Неполноценность творческого самосознания находит свое отражение и в стиле скальдов, а именно в чрезвычайно характерном для них стремлении варьировать словесные выражения кеннинга при абсолютной неизменности его внутренней схемы, т. е. заключенного в нем «образа». За редким исключением скальды не создают новых кеннингов. Подобно фольклорным авторам, они пользуются накопленным поколениями богатством стереотипных поэтических схем. Путем подстановки синонимов они бесконечно варьируют словесное выражение кеннинга, но его содержание, заключенный в нем «образ» остается абсолютно неизменным. Характерная для фольклорного творчества традиционность и окаменелость поэтического выражения оказывается у скальдов преодоленной только частично. И это частичное преодоление окаменелости поэтического выражения закономерно отражается в относительной независимости словесного выражения от содержания, т. е. именно в гипертрофии формы.

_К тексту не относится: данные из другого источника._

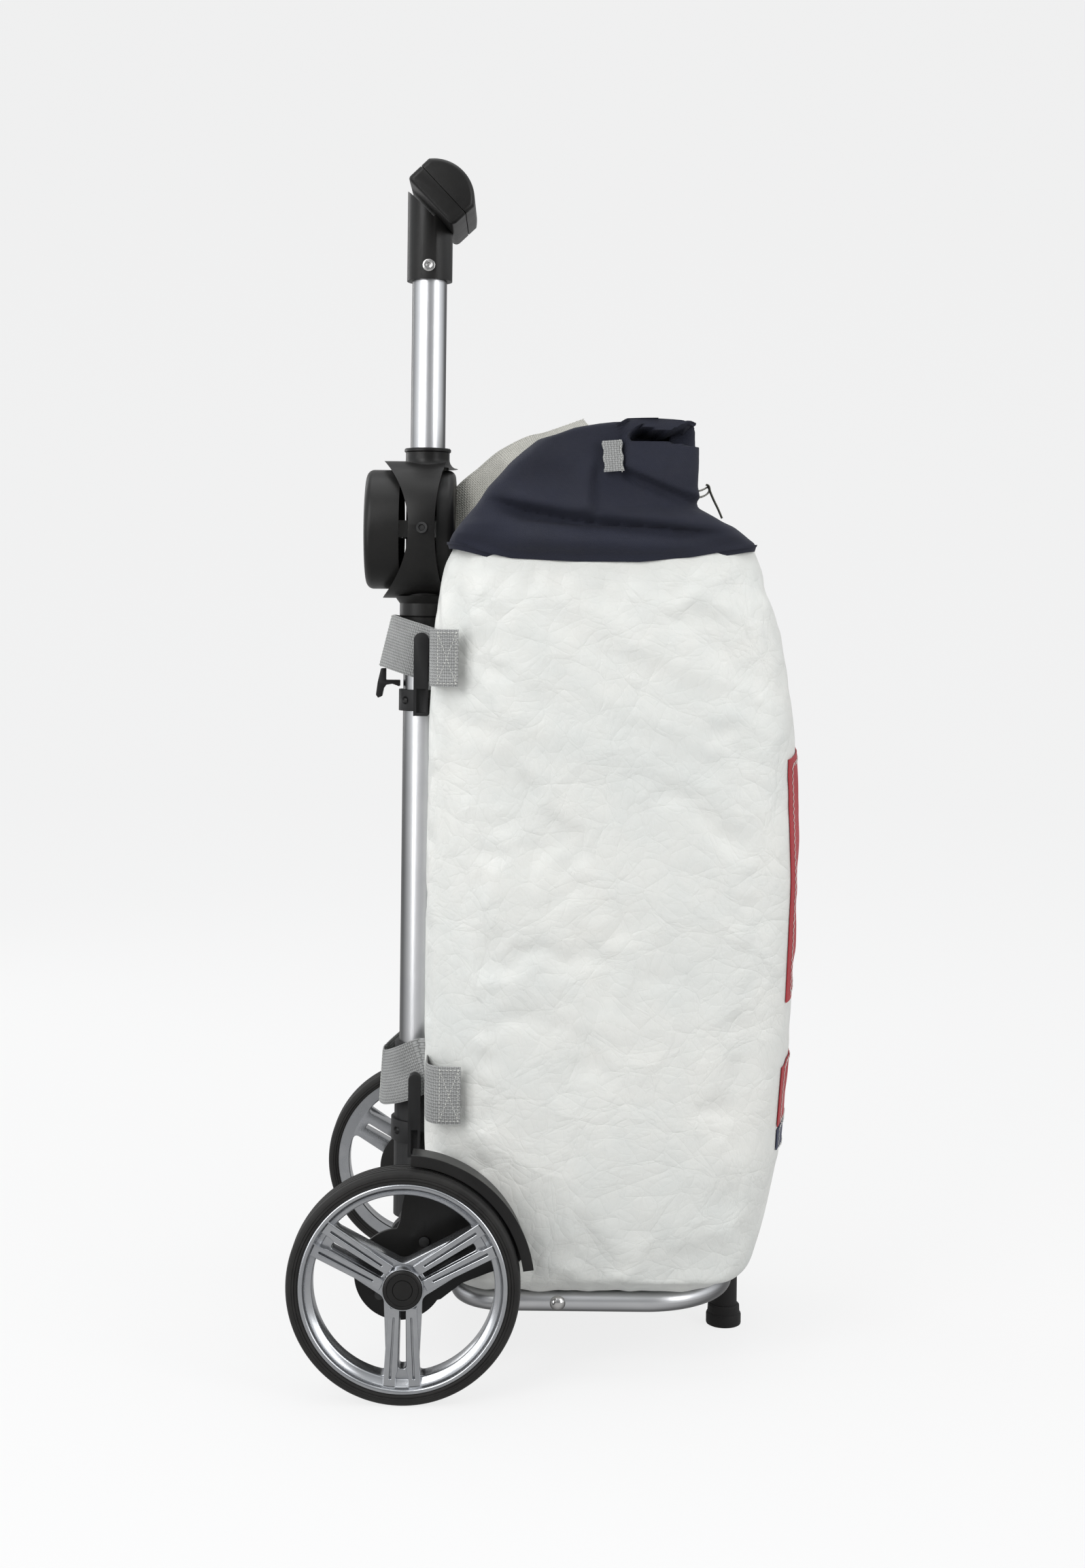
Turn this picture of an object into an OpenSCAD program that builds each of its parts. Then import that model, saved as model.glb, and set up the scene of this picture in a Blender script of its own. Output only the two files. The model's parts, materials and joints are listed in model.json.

Таким образом, в генетическом плане, характерная для скальдической поэзии гипертрофия формы является этапом на пути развития творческого самосознания. Скальд обретает творческое самосознание, осознав себя автором поэтической формы. Отсюда ее гипертрофия, т. е. относительная независимость от содержания, как архаичный тип отношения автора к своему сочинению. Гипертрофия формы это как бы трамплин, посредством которого творческое самосознание поднимается над безличной традицией и обретает себя, хотя еще и не полностью. Оно остается неполноценным значительно дольше, чем это обычно представляют себе, игнорируя процесс постепенного становления литературы и его диалектику. Творческое самосознание остается неполноценным до тех пор, пока ему не станет доступным сознательный художественный вымысел. Тогда только авторство распространится полностью и на содержание. Но скальдам до этого еще очень далеко.